• **Work instructions**:
Each line from the one containing "-behind, z), verts=bm.verts[:])" through the one containing "for node in" is to be retyped exactly, both end lines included, and all other lines left out.

• **Material**:
··········
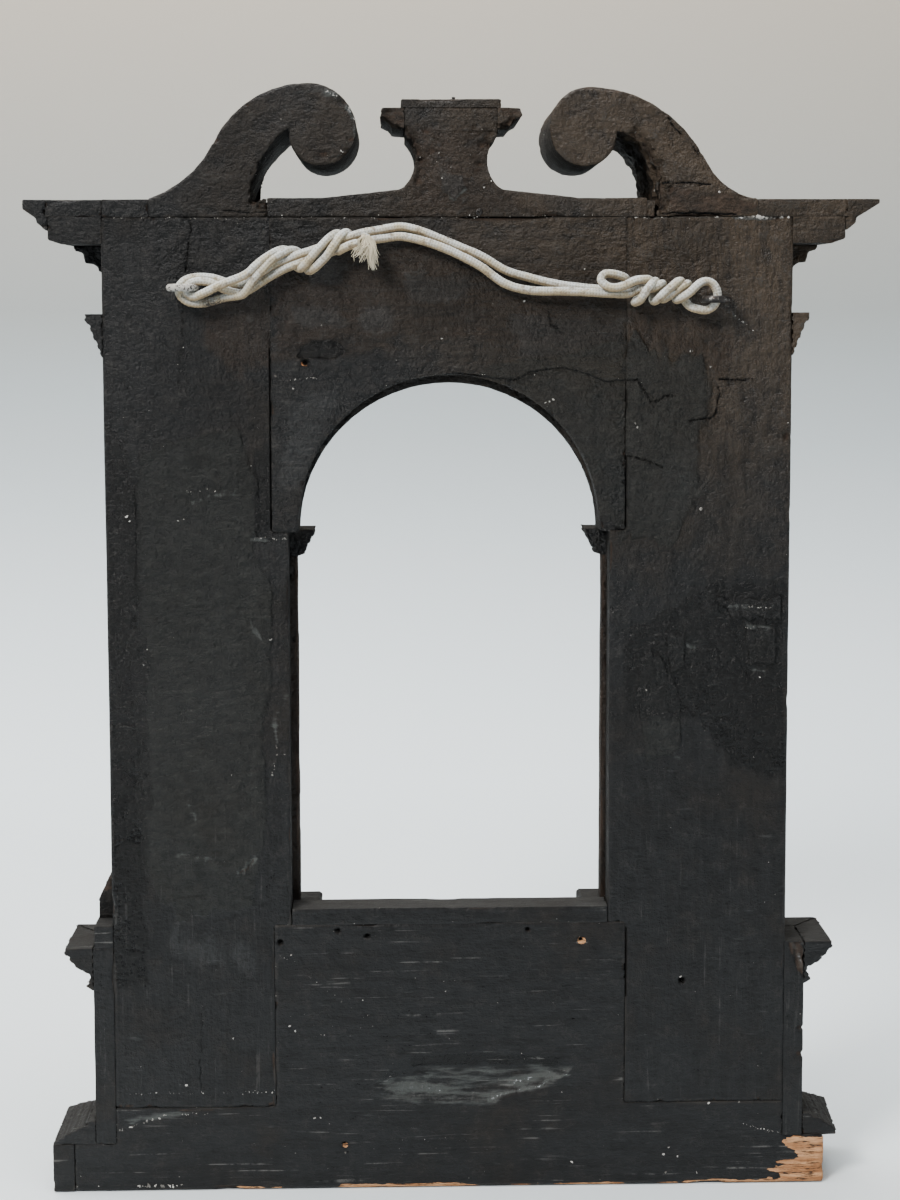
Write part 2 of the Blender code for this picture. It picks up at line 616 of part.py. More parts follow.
def make_scroll(name, side, inner_end, foot_width, heading, arcs, stem_step, stem_bulge):
    """One volute of the broken pediment: a foot let in between the top boards, and the scroll above it."""
    toe_x = inner_end + foot_width
    rise = [(toe_x - x, SCROLL_STEP + z) for x, z in arc_chain(heading, arcs)]
    stem = (inner_end + stem_step, SCROLL_STEP)
    outline = [(toe_x, ROOF), *rise, *bulge_between(rise[-1], stem, stem_bulge), stem]
    if stem_step > 0.0:
        outline.append((inner_end, SCROLL_STEP))
    outline.append((inner_end, ROOF))
    bm = board([(side * x, z) for x, z in outline], 0.0, ROOF_FRONT)
    line = place(0.0, 0.0, SCROLL_STEP)
    whole = bm.verts[:] + bm.edges[:] + bm.faces[:]
    bmesh.ops.bisect_plane(bm, geom=whole, plane_co=line, plane_no=(0.0, 0.0, 1.0))
    bm.faces.ensure_lookup_table()
    front_y = BACK_Y - ROOF_FRONT
    upper = [face for face in bm.faces
             if all(abs(vert.co.y - front_y) < GAP for vert in face.verts)
             and face.calc_center_median().z > SCROLL_STEP]
    grown = bmesh.ops.extrude_face_region(bm, geom=upper)["geom"]
    moved = [item for item in grown if isinstance(item, bmesh.types.BMVert)]
    bmesh.ops.delete(bm, geom=upper, context="FACES")
    bmesh.ops.translate(bm, verts=moved, vec=(0.0, -SCROLL_OVERHANG, 0.0))
    keep(name, bm, smooth=True)


# Screw eyes
def make_screw_eye(name, x, z, stile):
    """A screw eye turned flat, with its shank in a hole bored in the stile."""
    across = Matrix.Rotation(math.radians(90.0), 4, "X")
    bpy.ops.mesh.primitive_torus_add(location=place(x, -EYE_STANDOFF, z), major_radius=EYE_RADIUS,
                                     minor_radius=EYE_WIRE, major_segments=24, minor_segments=10)
    eye = bpy.context.object
    eye.name = eye.data.name = name
    near = EYE_RADIUS - EYE_STANDOFF
    shank_mid = (EYE_SHANK_LENGTH + near) / 2.0
    rods = (("shank", EYE_SHANK, EYE_SHANK_LENGTH - near), ("hole", EYE_SHANK + GAP, EYE_SHANK_LENGTH - near + GAP))
    for word, radius, length in rods:
        bm = bmesh.new()
        bmesh.ops.create_cone(bm, cap_ends=True, segments=16, radius1=radius, radius2=radius, depth=length,
                              matrix=Matrix.Translation(place(x, shank_mid, z)) @ across)
        mesh = bpy.data.meshes.new(name + "_" + word)
        bm.to_mesh(mesh)
        bm.free()
        tool = bpy.data.objects.new(name + "_" + word, mesh)
        bpy.context.scene.collection.objects.link(tool)
        tool.hide_render = True
        tool.display_type = "WIRE"
        target, operation = (eye, "UNION") if word == "shank" else (stile, "DIFFERENCE")
        cut = target.modifiers.new(word, "BOOLEAN")
        cut.operation = operation
        cut.solver = "EXACT"
        cut.object = tool
    eye.data.shade_smooth()
    dress(eye, IRON)


# Rope
def smooth_route(route, spacing):
    """Evenly spaced points on the smooth curve through a route's points."""
    knots = [Vector(point) for point in route]
    knots = [2.0 * knots[0] - knots[1], *knots, 2.0 * knots[-1] - knots[-2]]
    fine = []
    for a, b, c, d in zip(knots, knots[1:], knots[2:], knots[3:]):
        for index in range(20):
            t = index / 20
            fine.append(0.5 * (2.0 * b + (c - a) * t + (2.0 * a - 5.0 * b + 4.0 * c - d) * t * t
                               + (3.0 * b - a - 3.0 * c + d) * t ** 3))
    fine.append(knots[-2])
    length = sum((b - a).length for a, b in zip(fine, fine[1:]))
    count = max(2, round(length / spacing))
    points = [fine[0]]
    walked = 0.0
    for a, b in zip(fine, fine[1:]):
        walked += (b - a).length
        if len(points) < count and walked >= length * len(points) / count:
            points.append(b)
    points.append(fine[-1])
    return points


def make_cord(name, route, spacing, radius=CORD / 2.0, taper=(1.0, 1.0), sides=2):
    """A length of cord along a route of width, distance behind the back plane, and height."""
    curve = bpy.data.curves.new(name, "CURVE")
    curve.dimensions = "3D"
    curve.bevel_depth = radius
    curve.bevel_resolution = sides
    curve.use_fill_caps = True
    spline = curve.splines.new("POLY")
    points = smooth_route(route, spacing)
    spline.points.add(len(points) - 1)
    for index, (x, behind, z) in enumerate(points):
        share = index / (len(points) - 1)
        spline.points[index].co = (*place(x, -behind, z), 1.0)
        spline.points[index].radius = taper[0] + (taper[1] - taper[0]) * share ** 3
    cord = bpy.data.objects.new(name, curve)
    bpy.context.scene.collection.objects.link(cord)
    dress(cord, ROPE)


# Routes, read off the rope as it hangs: width, distance behind the back plane, height
LEFT_TWIST_ROUTE = [
    (0.1150, 0.0078, 0.5099), (0.1080, 0.0078, 0.5115), (0.1010, 0.0078, 0.5163), (0.0940, 0.0078, 0.5216),
    (0.0860, 0.0077, 0.5255), (0.0780, 0.0076, 0.5280), (0.0700, 0.0076, 0.5308), (0.0620, 0.0076, 0.5340),
    (0.0540, 0.0074, 0.5370), (0.0460, 0.0065, 0.5396), (0.0392, 0.0056, 0.5402),
]
LEFT_LOOP_ROUTE = [
    (0.1174, 0.0080, 0.5132), (0.1221, 0.0085, 0.5152), (0.1301, 0.0090, 0.5169), (0.1367, 0.0092, 0.5168),
    (0.1424, 0.0092, 0.5152), (0.1454, 0.0092, 0.5115), (0.1452, 0.0092, 0.5070), (0.1412, 0.0092, 0.5039),
    (0.1357, 0.0090, 0.5028), (0.1292, 0.0086, 0.5040), (0.1221, 0.0082, 0.5062), (0.1170, 0.0080, 0.5078),
]
UPPER_ROUTE = [
    (0.0380, 0.0040, 0.5428), (0.0320, 0.0036, 0.5439), (0.0255, 0.0032, 0.5445), (0.0157, 0.0029, 0.5424),
    (0.0047, 0.0028, 0.5381), (-0.0062, 0.0028, 0.5335), (-0.0172, 0.0028, 0.5289), (-0.0309, 0.0028, 0.5209),
    (-0.0446, 0.0028, 0.5166), (-0.0611, 0.0027, 0.5128), (-0.0776, 0.0027, 0.5108), (-0.0885, 0.0027, 0.5102),
    (-0.0950, 0.0031, 0.5119), (-0.0970, 0.0046, 0.5148), (-0.0945, 0.0064, 0.5176), (-0.0900, 0.0082, 0.5186),
    (-0.0855, 0.0100, 0.5172), (-0.0836, 0.0115, 0.5143), (-0.0860, 0.0126, 0.5119), (-0.0910, 0.0130, 0.5113),
    (-0.0960, 0.0126, 0.5117), (-0.1006, 0.0118, 0.5121),
]
LOWER_ROUTE = [
    (0.0380, 0.0040, 0.5378), (0.0320, 0.0042, 0.5387), (0.0255, 0.0046, 0.5392), (0.0157, 0.0054, 0.5372),
    (0.0047, 0.0060, 0.5336), (-0.0062, 0.0060, 0.5288), (-0.0172, 0.0060, 0.5229), (-0.0309, 0.0060, 0.5133),
    (-0.0446, 0.0066, 0.5097), (-0.0611, 0.0075, 0.5092), (-0.0776, 0.0078, 0.5086), (-0.0898, 0.0079, 0.5079),
    (-0.1010, 0.0078, 0.5077),
]
RIGHT_TWIST_ROUTE = [
    (-0.1018, 0.0076, 0.5091), (-0.1080, 0.0076, 0.5093), (-0.1150, 0.0076, 0.5093), (-0.1220, 0.0076, 0.5087),
    (-0.1290, 0.0077, 0.5078),
]
RIGHT_LOOP_ROUTE = [
    (-0.1304, 0.0080, 0.5115), (-0.1338, 0.0084, 0.5125), (-0.1377, 0.0088, 0.5137), (-0.1423, 0.0091, 0.5142),
    (-0.1460, 0.0092, 0.5114), (-0.1471, 0.0092, 0.5062), (-0.1455, 0.0092, 0.5002), (-0.1411, 0.0090, 0.4969),
    (-0.1358, 0.0086, 0.4982), (-0.1331, 0.0082, 0.5002), (-0.1308, 0.0080, 0.5018),
]
KNOT_CENTRE = (0.0441, 0.0066, 0.5275)
KNOT_RADII = (0.0058, 0.0050, 0.0060)


def make_rope():
    """The two twists with their loops through the eyes, the strands between them, and the frayed knot."""
    make_cord("rope_twist_left", LEFT_TWIST_ROUTE, TWIST_POINT_SPACING, TWIST_RADIUS, (1.0, 0.72), 4)
    make_cord("rope_loop_left", LEFT_LOOP_ROUTE, LOOP_POINT_SPACING)
    make_cord("rope_strand_upper", UPPER_ROUTE, LOOP_POINT_SPACING)
    make_cord("rope_strand_lower", LOWER_ROUTE, CORD_POINT_SPACING)
    make_cord("rope_twist_right", RIGHT_TWIST_ROUTE, TWIST_POINT_SPACING, TWIST_RADIUS, (1.0, 1.0), 4)
    make_cord("rope_loop_right", RIGHT_LOOP_ROUTE, LOOP_POINT_SPACING)
    x, behind, z = KNOT_CENTRE
    bm = bmesh.new()
    bmesh.ops.create_icosphere(bm, subdivisions=2, radius=1.0)
    bmesh.ops.scale(bm, vec=KNOT_RADII, verts=bm.verts[:])
    bmesh.ops.translate(bm, vec=place(x, -behind, z), verts=bm.verts[:])
    keep("rope_knot", bm, ROPE, smooth=True)


left_stile = make_stile("stile_left", 1.0)
right_stile = make_stile("stile_right", -1.0)
make_arch_rail()
make_base_board()
make_sill_strip()
make_dado()
make_plinth()
make_base_moulding()
make_ledge_moulding()
make_pilaster("left", 1.0, LEFT_ASTRAGAL_OUT, 0.0, PILASTER_BASE_RETURN)
make_pilaster("right", -1.0, RIGHT_ASTRAGAL_OUT, None, None)
make_inner_order("left", 1.0, LEFT_STRIP_SETBACK)
make_inner_order("right", -1.0, RIGHT_STRIP_SETBACK)
make_archivolt()
make_frieze()
make_corona()
make_cornice_moulding()
make_top_boards()
make_pediment_board()
make_filler_strip()
make_scroll("scroll_left", 1.0, LEFT_SCROLL_START, LEFT_SCROLL_FOOT, LEFT_SCROLL_HEADING, LEFT_SCROLL_ARCS,
            LEFT_STEM_STEP, LEFT_STEM_BULGE)
make_scroll("scroll_right", -1.0, RIGHT_SCROLL_START, RIGHT_SCROLL_FOOT, RIGHT_SCROLL_HEADING,
            RIGHT_SCROLL_ARCS, 0.0, RIGHT_STEM_BULGE)
make_screw_eye("screw_eye_left", BODY_HALF - LEFT_EYE_INSET, BODY_TOP - LEFT_EYE_DROP, left_stile)
make_screw_eye("screw_eye_right", RIGHT_EYE_INSET - BODY_HALF, BODY_TOP - RIGHT_EYE_DROP, right_stile)
make_rope()
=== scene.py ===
import functools
import math

import bmesh
import bpy
import numpy as np
from mathutils import Matrix, Vector, noise


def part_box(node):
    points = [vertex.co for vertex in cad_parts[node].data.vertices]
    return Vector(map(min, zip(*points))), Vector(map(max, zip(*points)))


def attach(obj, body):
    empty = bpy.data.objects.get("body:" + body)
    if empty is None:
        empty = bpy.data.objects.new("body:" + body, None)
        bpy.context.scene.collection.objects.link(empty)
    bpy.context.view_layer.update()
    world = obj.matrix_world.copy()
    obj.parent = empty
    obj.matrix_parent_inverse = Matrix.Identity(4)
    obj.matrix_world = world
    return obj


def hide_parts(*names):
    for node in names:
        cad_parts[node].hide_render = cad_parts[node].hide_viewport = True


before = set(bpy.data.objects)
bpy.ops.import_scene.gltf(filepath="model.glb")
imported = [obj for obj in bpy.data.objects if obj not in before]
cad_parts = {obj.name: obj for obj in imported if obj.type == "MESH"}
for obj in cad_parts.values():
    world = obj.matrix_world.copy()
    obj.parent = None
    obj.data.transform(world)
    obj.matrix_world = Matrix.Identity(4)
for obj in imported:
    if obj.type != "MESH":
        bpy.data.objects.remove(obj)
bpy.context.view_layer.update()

# The room: a pale table top that turns up into a pale wall, a wide soft light over the left shoulder,
# a weaker one from the right and a dim sky. The camera stands square behind the frame, a little to one
# side and a little above its middle, and looks slightly down.
BACK_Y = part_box("stile_left")[1][1]
FLOOR_Z = -0.0009
CAMERA_PLACE = (0.0273, 1.1055, 0.4984)
CAMERA_RIGHT = (-0.99968, 0.02535, -0.00234)
CAMERA_UP = (-0.00446, -0.08399, 0.99646)
CAMERA_BACK = (0.02506, 0.99614, 0.08408)
LENS = 60.0
SHIFT_UP = -0.10


def add_camera():
    data = bpy.data.cameras.new("camera")
    data.lens = LENS
    data.sensor_width = 36.0
    data.shift_y = SHIFT_UP
    data.clip_start = 0.01
    camera = bpy.data.objects.new("camera", data)
    x, y, z = CAMERA_PLACE
    turn = Matrix((CAMERA_RIGHT, CAMERA_UP, CAMERA_BACK)).transposed().to_4x4()
    camera.matrix_world = Matrix.Translation((x, y + BACK_Y, z)) @ turn
    bpy.context.scene.collection.objects.link(camera)
    bpy.context.scene.camera = camera


def add_light(name, place, target, size, power, colour=(1.0, 1.0, 1.0)):
    data = bpy.data.lights.new(name, "AREA")
    data.shape = "RECTANGLE"
    data.size, data.size_y = size
    data.energy = power
    data.color = colour
    lamp = bpy.data.objects.new(name, data)
    lamp.location = place
    lamp.rotation_euler = (Vector(target) - Vector(place)).to_track_quat("-Z", "Y").to_euler()
    bpy.context.scene.collection.objects.link(lamp)


def plain_material(name, colour, roughness):
    material = bpy.data.materials.new(name)
    material.use_nodes = True
    shader = material.node_tree.nodes["Principled BSDF"]
    shader.inputs["Base Color"].default_value = (*colour, 1.0)
    shader.inputs["Roughness"].default_value = roughness
    return material


def new_object(name, mesh, material=None):
    obj = bpy.data.objects.new(name, mesh)
    bpy.context.scene.collection.objects.link(obj)
    if material:
        mesh.materials.append(material)
    return obj


def smooth_mesh(name, bm):
    mesh = bpy.data.meshes.new(name)
    bmesh.ops.recalc_face_normals(bm, faces=bm.faces[:])
    bm.to_mesh(mesh)
    bm.free()
    mesh.shade_smooth()
    return mesh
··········
• **Final result**:
    bmesh.ops.translate(bm, vec=place(x, -behind, z), verts=bm.verts[:])
    keep("rope_knot", bm, ROPE, smooth=True)


left_stile = make_stile("stile_left", 1.0)
right_stile = make_stile("stile_right", -1.0)
make_arch_rail()
make_base_board()
make_sill_strip()
make_dado()
make_plinth()
make_base_moulding()
make_ledge_moulding()
make_pilaster("left", 1.0, LEFT_ASTRAGAL_OUT, 0.0, PILASTER_BASE_RETURN)
make_pilaster("right", -1.0, RIGHT_ASTRAGAL_OUT, None, None)
make_inner_order("left", 1.0, LEFT_STRIP_SETBACK)
make_inner_order("right", -1.0, RIGHT_STRIP_SETBACK)
make_archivolt()
make_frieze()
make_corona()
make_cornice_moulding()
make_top_boards()
make_pediment_board()
make_filler_strip()
make_scroll("scroll_left", 1.0, LEFT_SCROLL_START, LEFT_SCROLL_FOOT, LEFT_SCROLL_HEADING, LEFT_SCROLL_ARCS,
            LEFT_STEM_STEP, LEFT_STEM_BULGE)
make_scroll("scroll_right", -1.0, RIGHT_SCROLL_START, RIGHT_SCROLL_FOOT, RIGHT_SCROLL_HEADING,
            RIGHT_SCROLL_ARCS, 0.0, RIGHT_STEM_BULGE)
make_screw_eye("screw_eye_left", BODY_HALF - LEFT_EYE_INSET, BODY_TOP - LEFT_EYE_DROP, left_stile)
make_screw_eye("screw_eye_right", RIGHT_EYE_INSET - BODY_HALF, BODY_TOP - RIGHT_EYE_DROP, right_stile)
make_rope()
=== scene.py ===
import functools
import math

import bmesh
import bpy
import numpy as np
from mathutils import Matrix, Vector, noise


def part_box(node):
    points = [vertex.co for vertex in cad_parts[node].data.vertices]
    return Vector(map(min, zip(*points))), Vector(map(max, zip(*points)))


def attach(obj, body):
    empty = bpy.data.objects.get("body:" + body)
    if empty is None:
        empty = bpy.data.objects.new("body:" + body, None)
        bpy.context.scene.collection.objects.link(empty)
    bpy.context.view_layer.update()
    world = obj.matrix_world.copy()
    obj.parent = empty
    obj.matrix_parent_inverse = Matrix.Identity(4)
    obj.matrix_world = world
    return obj


def hide_parts(*names):
    for node in names:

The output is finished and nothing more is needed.